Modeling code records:
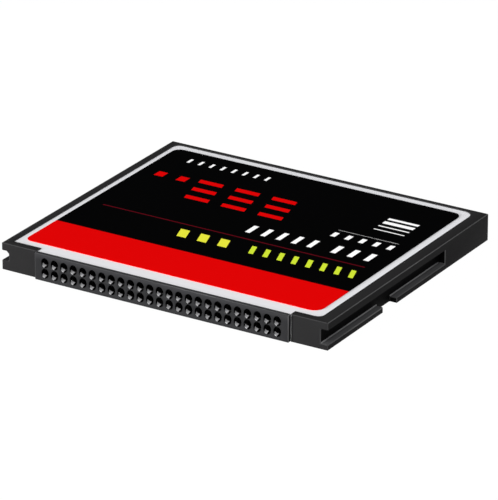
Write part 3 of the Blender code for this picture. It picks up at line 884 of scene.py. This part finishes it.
def seenDirectly(start):      # 1 for what the eye, gloss or glass sees, 0 for what only lights
    eye = start.add("ShaderNodeLightPath", out="Is Camera Ray")
    return eye + eye.sibling("Is Glossy Ray") + eye.sibling("Is Transmission Ray") > 0.5


def paleFloor(name):
    constants = {"Roughness": studio["floorRoughness"], "Specular IOR Level": 0.0}
    made, lit, start = newFinish(name, studio["floorColour"], constants)
    white = start.add("ShaderNodeEmission", values={"Strength": studio["floorStrength"]})
    share = seenDirectly(start) * studio["floorWhite"]
    lit = Sock(start.tree, lit.outputs[0])
    mixed = start.add("ShaderNodeMixShader", values={0: share, 1: lit, 2: white})
    feed(made.node_tree.nodes["Material Output"], "Surface", mixed)
    return made


def buildFloor():
    steps = studio["floorSteps"]
    bm = bmesh.new()
    bmesh.ops.create_grid(bm, x_segments=steps, y_segments=steps, size=studio["floorHalf"])
    floor = addObject("floor", meshFrom("floor", bm))
    floor.data.materials.append(paleFloor("paleFloor"))
    floor.location.z = -studio["floorDrop"] * mm


def buildAir():
    world = bpy.data.worlds.new("studioAir")
    bpy.context.scene.world = world
    world.use_nodes = True
    seen = Sock(world.node_tree).add("ShaderNodeLightPath", out="Is Camera Ray")
    grey = (studio["ambient"], studio["ambient"], studio["ambient"])
    feed(world.node_tree.nodes["Background"], "Color", seen.pick(grey, (1.0, 1.0, 1.0)))


def buildLamps():
    for name, (azimuth, elevation, distance, width, level) in studio["lamps"].items():
        light = bpy.data.lights.new(name, "AREA")
        light.shape = "DISK"
        light.size = width
        light.energy = level * math.pi ** 2 * distance ** 2
        lamp = addObject(name, light)
        toward = direction(azimuth, elevation)
        lamp.location = toward * distance
        lamp.rotation_euler = toward.to_track_quat("Z", "Y").to_euler()


camera = {
    "azimuth": 31.6064,      # degrees from the card's front towards its right
    "elevation": 23.2545,
    "roll": -0.0520,
    "focalPixels": 4729.21,      # in the photograph's frame
    "framePixels": 500,
    "distance": 537.71,      # millimetres from the middle of the view
    "shiftRight": 0.2503,      # where the view's middle lies from the frame's middle, in millimetres
    "shiftUp": -0.9927,
    "sensor": 36.0,
    "nearest": 10.0,      # millimetres, and nothing nearer is seen
}


def buildCamera():
    low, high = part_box("frame")
    back = direction(camera["azimuth"], camera["elevation"])
    level = Vector((0.0, 0.0, 1.0)).cross(back).normalized()
    steep = back.cross(level)
    roll = math.radians(camera["roll"])
    right = level * math.cos(roll) + steep * math.sin(roll)
    up = steep * math.cos(roll) - level * math.sin(roll)
    target = (low + high) / 2 + (right * camera["shiftRight"] + up * camera["shiftUp"]) * mm
    lens = bpy.data.cameras.new("camera")
    lens.sensor_fit = "VERTICAL"
    lens.sensor_height = camera["sensor"]
    lens.lens = camera["focalPixels"] / camera["framePixels"] * camera["sensor"]
    lens.clip_start = camera["nearest"] * mm
    made = addObject("camera", lens)
    place = target + back * camera["distance"] * mm
    made.matrix_world = Matrix.Translation(place) @ Matrix((right, up, back)).transposed().to_4x4()
    bpy.context.scene.camera = made


buildFloor()
buildAir()
buildLamps()
buildCamera()
bpy.context.scene.view_settings.view_transform = "Standard"
print("studio ready")
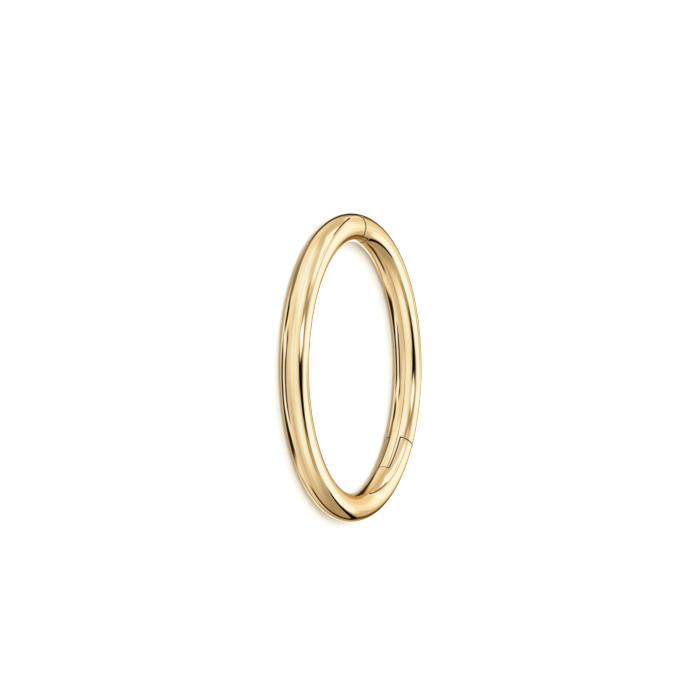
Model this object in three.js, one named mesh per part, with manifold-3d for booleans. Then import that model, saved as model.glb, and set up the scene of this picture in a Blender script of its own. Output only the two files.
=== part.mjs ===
// Hinged hoop earring: a round wire bent to a plain ring and cut into two arcs.
// The long arc forms the fork of the hinge and carries the tongue of the closure.
// The short arc is the gate: it turns outwards about a pin hidden inside the wire,
// and its end closes over the tongue.
//
// Frame: the ring lies flat, +Z up. X points to its 3 o'clock side and Y to its
// 12 o'clock side, where the two arcs meet. The origin is at the middle of the ring,
// level with the surface that it lies on.

import * as THREE from "three";
import { mergeVertices } from "three/addons/utils/BufferGeometryUtils.js";
import Module from "manifold-3d";

// Driving dimensions, in millimetres
const innerDiameter = 11.0; // clear width inside the ring
const wireDiameter = 1.25;
const knuckleReach = 1.02; // from the hinge pin to the ends of the fork's ears
const hingeTongueWidth = 0.5; // the gate's tongue between the two ears
const pinDiameter = 0.4;
const pinCover = 0.15; // metal left over each end of the hidden pin
const latchLength = 0.62; // the closure's tongue, past the end of the long arc
const latchWidth = 0.8;
const latchDepth = 0.55; // from the wire's inmost line outwards
const latchNoseRadius = 0.2; // rounds the tip of the closure's tongue

// Clearances, in millimetres
const seamGap = 0.04; // joint line between the ends of the two arcs
const cheekGap = 0.03; // each side of the hinge tongue, and past each end of the pin
const latchTipGap = 0.1; // from the tip of the closure's tongue to the end of its pocket
const pinGap = 0.02; // all round the pin in its bore

// Clock angle of the hinge pin, in degrees from 12 o'clock towards 3 o'clock
const hingeAngle = 133.5;

// Fineness of the faceted surfaces
const wireSides = 24;
const ringSteps = 96;
const pinSides = 24;
const arcSegments = 16;

// Derived sizes
const wireRadius = wireDiameter / 2;
const ringRadius = innerDiameter / 2 + wireRadius; // to the wire's centre line
const cutterReach = 2 * wireDiameter; // carries a cutter clear of the wire
const jointLap = wireDiameter / 2; // how deep a tongue is rooted in its arc
const pinLength = wireDiameter - 2 * pinCover;

const gold = new THREE.MeshStandardMaterial({
  name: "gold",
  color: 0xe8c893,
  roughness: 0.12,
  metalness: 1.0,
});

const wasm = await Module();
wasm.setup();

// A closed mesh with shared corners, as a solid that can be joined and cut.
function toSolid(geometry) {
  geometry.deleteAttribute("normal");
  geometry.deleteAttribute("uv");
  const merged = mergeVertices(geometry);
  const vertProperties = new Float32Array(merged.getAttribute("position").array);
  const triVerts = new Uint32Array(merged.getIndex().array);
  return new wasm.Manifold(new wasm.Mesh({ numProp: 3, vertProperties, triVerts }));
}

function toGeometry(solid) {
  const { vertProperties, triVerts } = solid.getMesh();
  const geometry = new THREE.BufferGeometry();
  geometry.setAttribute("position", new THREE.BufferAttribute(vertProperties, 3));
  geometry.setIndex(new THREE.BufferAttribute(triVerts, 1));
  geometry.computeVertexNormals();
  return geometry;
}

function radiansFromClock(clockDegrees) {
  return Math.PI / 2 - THREE.MathUtils.degToRad(clockDegrees);
}

// An outline drawn in the ring's plane, thickened evenly to both sides of it.
function slab(outline, thickness) {
  const geometry = new THREE.ExtrudeGeometry(outline, {
    depth: thickness,
    bevelEnabled: false,
    curveSegments: arcSegments,
  });
  geometry.translate(0, 0, -thickness / 2);
  return geometry;
}

// Moves a local shape onto the wire's centre line at a clock angle. Its x axis then
// points away from the middle of the ring, and its y axis anticlockwise along the wire.
function ontoWire(geometry, clockDegrees) {
  geometry.translate(ringRadius, 0, 0);
  geometry.rotateZ(radiansFromClock(clockDegrees));
  return toSolid(geometry);
}

// The part of the ring's plane between two clock angles, as a thick slice.
function slice(fromClock, toClock) {
  const outline = new THREE.Shape();
  const rim = ringRadius + cutterReach;
  const start = radiansFromClock(fromClock);
  outline.moveTo(0, 0);
  outline.lineTo(rim * Math.cos(start), rim * Math.sin(start));
  outline.absarc(0, 0, rim, start, radiansFromClock(toClock), true);
  outline.closePath();
  return toSolid(slab(outline, cutterReach));
}

// The knuckle is the stretch of wire around the pin, up to a reach to either side.
// Inwards its ends are radial planes. Outwards they are arcs about the pin, so that
// the gate's end can roll past them. With openTop it runs on into the gate instead.
function knuckleOutline(reach, openTop) {
  const inset = wireDiameter;
  const innerReach = (reach * (ringRadius - inset)) / ringRadius;
  const outline = new THREE.Shape();
  outline.moveTo(-inset, -innerReach);
  outline.lineTo(0, -reach);
  if (openTop) {
    const top = knuckleReach + seamGap + jointLap;
    outline.absarc(0, 0, reach, -Math.PI / 2, 0, false);
    outline.lineTo(reach, top);
    outline.lineTo(-inset, top);
  } else {
    outline.absarc(0, 0, reach, -Math.PI / 2, Math.PI / 2, false);
    outline.lineTo(-inset, innerReach);
  }
  outline.closePath();
  return outline;
}

function knuckle(reach, openTop, thickness) {
  return ontoWire(slab(knuckleOutline(reach, openTop), thickness), hingeAngle);
}

// The closure's tongue, rooted in the long arc's end and rounded at its tip. Grown by
// the clearances, it is the pocket that the gate's end has for it.
function latch(grow, tipGrow) {
  const outer = -wireRadius + latchDepth + grow;
  const tip = -(latchLength + tipGrow);
  const nose = latchNoseRadius + grow;
  const outline = new THREE.Shape();
  outline.moveTo(-wireDiameter, jointLap);
  outline.lineTo(-wireDiameter, tip);
  outline.lineTo(outer - nose, tip);
  outline.absarc(outer - nose, tip + nose, nose, -Math.PI / 2, 0, false);
  outline.lineTo(outer, jointLap);
  outline.closePath();
  return ontoWire(slab(outline, latchWidth + 2 * grow), 0);
}

function pinRod(radius, length) {
  const geometry = new THREE.CylinderGeometry(radius, radius, length, pinSides);
  geometry.rotateX(Math.PI / 2);
  return ontoWire(geometry, hingeAngle);
}

const ringGeometry = new THREE.TorusGeometry(ringRadius, wireRadius, wireSides, ringSteps);
const wireRing = toSolid(ringGeometry);
const closureAngle = THREE.MathUtils.radToDeg(seamGap / 2 / ringRadius);
const pinBore = pinRod(pinDiameter / 2 + pinGap, pinLength + 2 * cheekGap);

// The long arc: from the fork round by 6 and 9 o'clock to the closure at 12 o'clock.
function hoopArc() {
  const ears = knuckle(knuckleReach, false, cutterReach);
  const slot = knuckle(knuckleReach + seamGap, true, hingeTongueWidth + 2 * cheekGap);
  const body = slice(hingeAngle, 360 - closureAngle).add(ears);
  const arc = wireRing.intersect(body).subtract(slot).subtract(pinBore);
  return arc.add(wireRing.intersect(latch(0, 0)));
}

// The short arc: from the closure by 3 o'clock to its tongue in the fork.
function gateArc() {
  const clearOfEars = knuckle(knuckleReach + seamGap, false, cutterReach);
  const tongue = wireRing.intersect(knuckle(knuckleReach, true, hingeTongueWidth));
  const body = slice(closureAngle, hingeAngle).subtract(clearOfEars);
  const arc = wireRing.intersect(body).subtract(latch(seamGap, latchTipGap));
  return arc.add(tongue).subtract(pinBore);
}

function namedMesh(name, solid) {
  const mesh = new THREE.Mesh(toGeometry(solid), gold);
  mesh.name = name;
  return mesh;
}

const earring = new THREE.Group();
earring.add(namedMesh("hoop_arc", hoopArc()));
earring.add(namedMesh("gate_arc", gateArc()));
earring.add(namedMesh("hinge_pin", pinRod(pinDiameter / 2, pinLength)));
earring.position.z = wireRadius;

export default earring;
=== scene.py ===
# %% [markdown]
# A hinged hoop earring in polished gold.
#
# The real thing is one round gold wire bent to a ring and sawn into two arcs. The long arc
# ends in a fork with two ears, and the short arc, the gate, has a tongue that turns between
# them on a hidden pin. At the other end the gate closes over a small tongue of the long arc.
# Polished metal has no colour pattern to hide behind: what the eye sees is the surroundings,
# bent by the surface. So this lesson spends its effort on two things: a surface with exactly
# right normals, and a studio worth mirroring.

import bmesh
import bpy
import numpy as np
from mathutils import Matrix, Vector


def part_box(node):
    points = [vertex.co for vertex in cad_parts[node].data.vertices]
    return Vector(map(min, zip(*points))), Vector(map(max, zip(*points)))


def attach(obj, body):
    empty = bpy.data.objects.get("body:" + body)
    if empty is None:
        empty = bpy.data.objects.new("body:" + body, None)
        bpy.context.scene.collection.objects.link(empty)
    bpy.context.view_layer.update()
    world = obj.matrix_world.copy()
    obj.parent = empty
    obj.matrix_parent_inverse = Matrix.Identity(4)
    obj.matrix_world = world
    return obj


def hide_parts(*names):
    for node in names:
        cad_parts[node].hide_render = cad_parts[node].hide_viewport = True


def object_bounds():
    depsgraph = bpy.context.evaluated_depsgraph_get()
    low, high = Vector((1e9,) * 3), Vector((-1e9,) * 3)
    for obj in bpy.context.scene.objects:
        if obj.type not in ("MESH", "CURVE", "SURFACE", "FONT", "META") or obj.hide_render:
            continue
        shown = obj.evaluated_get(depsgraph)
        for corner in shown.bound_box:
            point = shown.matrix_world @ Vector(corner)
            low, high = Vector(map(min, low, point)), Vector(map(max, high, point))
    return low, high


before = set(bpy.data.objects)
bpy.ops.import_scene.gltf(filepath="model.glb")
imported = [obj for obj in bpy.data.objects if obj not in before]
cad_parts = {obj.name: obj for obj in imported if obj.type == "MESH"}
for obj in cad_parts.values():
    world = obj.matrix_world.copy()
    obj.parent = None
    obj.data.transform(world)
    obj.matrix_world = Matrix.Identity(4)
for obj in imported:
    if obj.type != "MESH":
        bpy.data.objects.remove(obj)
cad_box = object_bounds()
print("nodes in the frame:", sorted(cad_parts))

# %% [markdown]
# The sizes. The ring's own sizes are read from the frame's box, so that the surfaces made
# here lie on the solids. The ring lies flat: its height is the wire's diameter, and half its
# width is the ring's radius plus the wire's. The hinge pin tells where the hinge is. Only the
# sizes of the cuts are written down again, with the same names as in the part's source.

# %% Sizes, in metres
MM = 0.001
low, high = (np.array(corner) for corner in cad_box)
WIRE = (high[2] - low[2]) / 2
RING = (high[0] - low[0]) / 2 - WIRE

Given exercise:
Going through the entries above, report how many lines include the string "imported". The number alone is the answer.

Result for this exercise:
3